The presentation of hypoactive sexual desire disorder in premenopausal women

Nancy N Maserejian, Jan L Shifren, Sharon J Parish, Glenn D Braunstein, Eric P Gerstenberger, Raymond C Rosen
Journal of Sexual Medicine 2010, 7 (10): 3439-48

INTRODUCTION: Little is known about the clinical presentation of hypoactive sexual desire disorder (HSDD) in premenopausal women or their perceptions of sexual problems.

AIM: Describe characteristics of premenopausal women with clinically diagnosed acquired, generalized HSDD, and investigate factors perceived to contribute to desire problems.

METHODS: Cross-sectional analysis of baseline data from premenopausal women with clinically diagnosed and confirmed HSDD enrolled during the first year of the HSDD Registry for Women (N=400).

MAIN OUTCOME MEASURES: Relationship, demographic, and clinical characteristics were assessed by clinician's medical history review and self-administered questionnaire. Sexual desire function was measured by the validated Female Sexual Function Index (FSFI).

RESULTS: Over 85% of women cited multiple factors that contributed to ongoing decreased desire (mean 2.9± 2.3 factors, range 0-12). Most commonly cited contributing factors were "stress or fatigue" (60.0%), "dissatisfaction with my physical appearance" (40.8%), and other sexual difficulties (e.g., inability to reach orgasm) (33.5%). Exploratory analyses of the FSFI score confirmed that self-image (P=0.002) and other sexual problems (P<0.001) were significantly associated with decreased desire. Almost all (96%) participants were currently in a partner relationship. Antidepressant medication was currently used by 18.0% of women, hormonal contraceptives by 28.5%, and hormonal medications (for noncontraceptive reasons) by 7.3%. Physical functioning was consistent with general population norms (SF-36 mean±standard deviation, 53.3±7.6 vs. norm of 50±10), while overall mental functioning was slightly lower (SF-36, 44.7±10.6).

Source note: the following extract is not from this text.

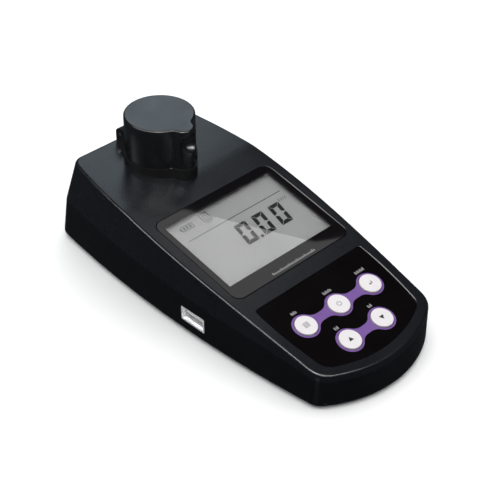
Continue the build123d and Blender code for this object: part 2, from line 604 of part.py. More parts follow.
save("through_detector", detector(Vector(1, 0, 0)))
save("scatter_detector", detector(Vector(0, 1, 0)))
sensor_board_y = WELL_Y + BLOCK_HALF + 2.2
save("sensor_board", block((-15, 25), (sensor_board_y, sensor_board_y + BOARD_THICK), (10, 38)))

# --- Flat cables between the boards ---------------------------------------------------------
FLEX_THICK = 0.3
FLEX_GAP = 0.4


def ribbon(half_width, points):
    """A flat cable whose underside follows points given as (y, z)."""
    top = [(y, z + FLEX_THICK) for y, z in reversed(points)]
    return extrude(Plane.YZ * make_face(Polyline(*points, *top, close=True)), amount=half_width, both=True)


def panel_point(plane, up_slope, depth):
    """The (y, z) of a point on the middle line of a panel plane."""
    point = plane.from_local_coords(Vector(0, up_slope, depth))
    return point.Y, point.Z


display_back = GUIDE_BACK - BOARD_THICK - FLEX_GAP
save("display_flex", ribbon(9, [
    (12, board_top), (17, board_top),
    panel_point(DISPLAY, 22, display_back), panel_point(DISPLAY, 28, display_back),
]))
save("key_flex", ribbon(6, [
    panel_point(KEYPAD, 10, KEY_BOARD_TOP + 0.1), panel_point(KEYPAD, 14, KEY_BOARD_TOP + 0.1),
    panel_point(DISPLAY, -32, display_back - FLEX_GAP), panel_point(DISPLAY, -20, display_back),
]))
save("sensor_flex", Pos(21.5, 0, 0) * ribbon(3, [(33, board_top), (38, board_top), (sensor_board_y - 0.05, 27)]))

# --- Lid ------------------------------------------------------------------------------------
lid_face = lobed_outline(LID_RADIUS, LOBE_REACH, LOBE_RADIUS, LOBE_BLEND)
lid = Pos(0, 0, LID_BOTTOM_Z) * extrude(lid_face, amount=LID_TOP_Z - LID_BOTTOM_Z)
arm = block((-KNUCKLE_HALF, KNUCKLE_HALF), (WELL_Y + 10, PIN_Y), (PIN_Z - EAR_RADIUS, PIN_Z + EAR_RADIUS))
knuckle = rod(EAR_RADIUS, (-KNUCKLE_HALF, PIN_Y, PIN_Z), (KNUCKLE_HALF, PIN_Y, PIN_Z))
lid = lid + arm + knuckle
lid = fillet([e for e in lid.edges() if e.bounding_box().min.Z > LID_TOP_Z - 0.01], LID_TOP_ROUND)
lid -= rod(LID_BORE, (0, WELL_Y, 0), (0, WELL_Y, LID_TOP_Z - LID_ROOF))
lid -= Pos(0, WELL_Y - LOBE_REACH - SCOOP_AHEAD, SCOOP_Z) * Sphere(SCOOP_RADIUS)
lid -= rod(PIN_RADIUS + PIN_PLAY, (-20, PIN_Y, PIN_Z), (20, PIN_Y, PIN_Z))
save("light_shield_lid", lid)
save("lid_hinge_pin", rod(PIN_RADIUS, (-EAR_OUTER_X, PIN_Y, PIN_Z), (EAR_OUTER_X, PIN_Y, PIN_Z)))

# --- Cells, contacts and feet ---------------------------------------------------------------
PLATE = 0.3
cells, contacts = [], []
for index in (-1, 0, 1):
    x = index * CELL_PITCH
    flip = -1 if index == 0 else 1
    flat_y, nub_y = (BAY_Y[0], BAY_Y[1])[::flip]
    start = nub_y - flip * (PLATE + CELL_NUB)
    end = start - flip * CELL_LENGTH
    can = rod(CELL_RADIUS, (x, end, CELL_Z), (x, start, CELL_Z))
    can = fillet(can.edges().filter_by(GeomType.CIRCLE), 0.6)
    cells.append(can + rod(2.75, (x, start, CELL_Z), (x, start + flip * CELL_NUB, CELL_Z)))
    for face_y, inward in ((nub_y, -flip), (flat_y, flip)):
        limits = sorted((face_y, face_y + inward * PLATE))
        contacts.append(block((x - 5.5, x + 5.5), limits, (CELL_Z - 5, CELL_Z + 5)))
    gap = abs(flat_y - end) - PLATE
    turns = 4
    path = Helix(pitch=(gap - 0.9) / turns, height=gap - 0.9, radius=3.2)
    wire = Plane(origin=path @ 0, z_dir=path % 0) * Circle(0.35)
    coil = sweep(wire, path=path)
    place = Plane(origin=(x, flat_y + flip * (PLATE + 0.42), CELL_Z), z_dir=(0, flip, 0))
    contacts.append(place * coil)
save("battery_cells", *cells)
save("battery_contacts", *contacts)


def foot(x, y):
    """A round rubber pad with a softened rim."""
    pad = rod(FOOT_RADIUS, (x, y, 0), (x, y, FOOT_THICK))
    return fillet(pad.edges().sort_by(Axis.Z)[0], 0.4)


save("rubber_feet", *[foot(x, y) for x, y in FEET])
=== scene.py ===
import math

import bmesh
import bpy
from mathutils import Matrix, Vector


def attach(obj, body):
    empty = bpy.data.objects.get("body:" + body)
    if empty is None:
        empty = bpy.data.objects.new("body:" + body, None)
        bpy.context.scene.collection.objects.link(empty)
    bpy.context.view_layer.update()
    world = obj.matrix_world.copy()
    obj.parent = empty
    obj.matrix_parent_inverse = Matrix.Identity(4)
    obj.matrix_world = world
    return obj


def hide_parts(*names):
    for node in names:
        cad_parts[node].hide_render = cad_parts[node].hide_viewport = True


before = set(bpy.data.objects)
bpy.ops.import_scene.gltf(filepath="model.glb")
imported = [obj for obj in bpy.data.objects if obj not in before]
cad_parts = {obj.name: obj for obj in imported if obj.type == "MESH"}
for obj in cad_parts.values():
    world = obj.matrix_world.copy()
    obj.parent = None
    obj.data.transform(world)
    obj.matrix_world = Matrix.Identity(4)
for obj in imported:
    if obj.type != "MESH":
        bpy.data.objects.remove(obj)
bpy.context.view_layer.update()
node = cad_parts

# --- Case halves ---------------------------------------------------------------------------
# Two satin ABS mouldings, black with a slight blue cast, that meet at the crease in the side
# and are screwed together from below. Spark-eroded tools leave a very fine grain on them, and
# hands leave soft shiny patches.


def finish(name, colour, rough, metal=0.0, tone=0.10, patch=0.020, smudge=0.05,
           grain=0.0004, relief=0.10, stretch=(1, 1, 1), **direct):
    """A Principled finish that drifts with noise in Object coordinates: tone and smudge say how far
    colour and roughness go either way, patch and grain are sizes in metres, and whatever is named
    in direct is set on the shader as it stands."""
    made = bpy.data.materials.new(name)
    made.use_nodes = True
    tree = made.node_tree
    tree.nodes.clear()
    out = tree.nodes.new("ShaderNodeOutputMaterial")
    body = tree.nodes.new("ShaderNodeBsdfPrincipled")
    tree.links.new(body.outputs["BSDF"], out.inputs["Surface"])
    body.inputs["Metallic"].default_value = metal
    for socket, value in direct.items():
        body.inputs[socket.replace("_", " ")].default_value = value
    place = tree.nodes.new("ShaderNodeTexCoord")
    spread = tree.nodes.new("ShaderNodeMapping")
    spread.inputs["Scale"].default_value = stretch
    tree.links.new(place.outputs["Object"], spread.inputs["Vector"])
    drift = noise(tree, spread, 1 / patch, 3.0)
    fine = noise(tree, spread, 1 / grain, 2.0)
    tint = tree.nodes.new("ShaderNodeMix")
    tint.data_type = "RGBA"
    tint.inputs["A"].default_value = [c * (1 - tone) for c in colour] + [1]
    tint.inputs["B"].default_value = [min(1, c * (1 + tone)) for c in colour] + [1]
    tree.links.new(drift.outputs["Fac"], tint.inputs["Factor"])
    tree.links.new(tint.outputs["Result"], body.inputs["Base Color"])
    sheen = tree.nodes.new("ShaderNodeMapRange")
    sheen.inputs["From Min"].default_value = 0.3
    sheen.inputs["From Max"].default_value = 0.7
    sheen.inputs["To Min"].default_value = max(0.01, rough - smudge)
    sheen.inputs["To Max"].default_value = min(1.0, rough + smudge)
    tree.links.new(drift.outputs["Fac"], sheen.inputs["Value"])
    tree.links.new(sheen.outputs["Result"], body.inputs["Roughness"])
    if relief:
        bump = tree.nodes.new("ShaderNodeBump")
        bump.inputs["Strength"].default_value = relief
        bump.inputs["Distance"].default_value = grain * 0.12
        tree.links.new(fine.outputs["Fac"], bump.inputs["Height"])
        tree.links.new(bump.outputs["Normal"], body.inputs["Normal"])
    return made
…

CONCLUSIONS: Within this sample of premenopausal women with clinically diagnosed HSDD, decreased sexual desire was associated with multiple factors, including poor self-image and stress or fatigue. Clinicians presented with premenopausal women expressing sexual desire problems should assess patients' perceptions of their condition to develop a comprehensive, patient-oriented management plan. Therapy may need to address issues with low self-esteem and mood and offer practical coping mechanisms for stress and fatigue.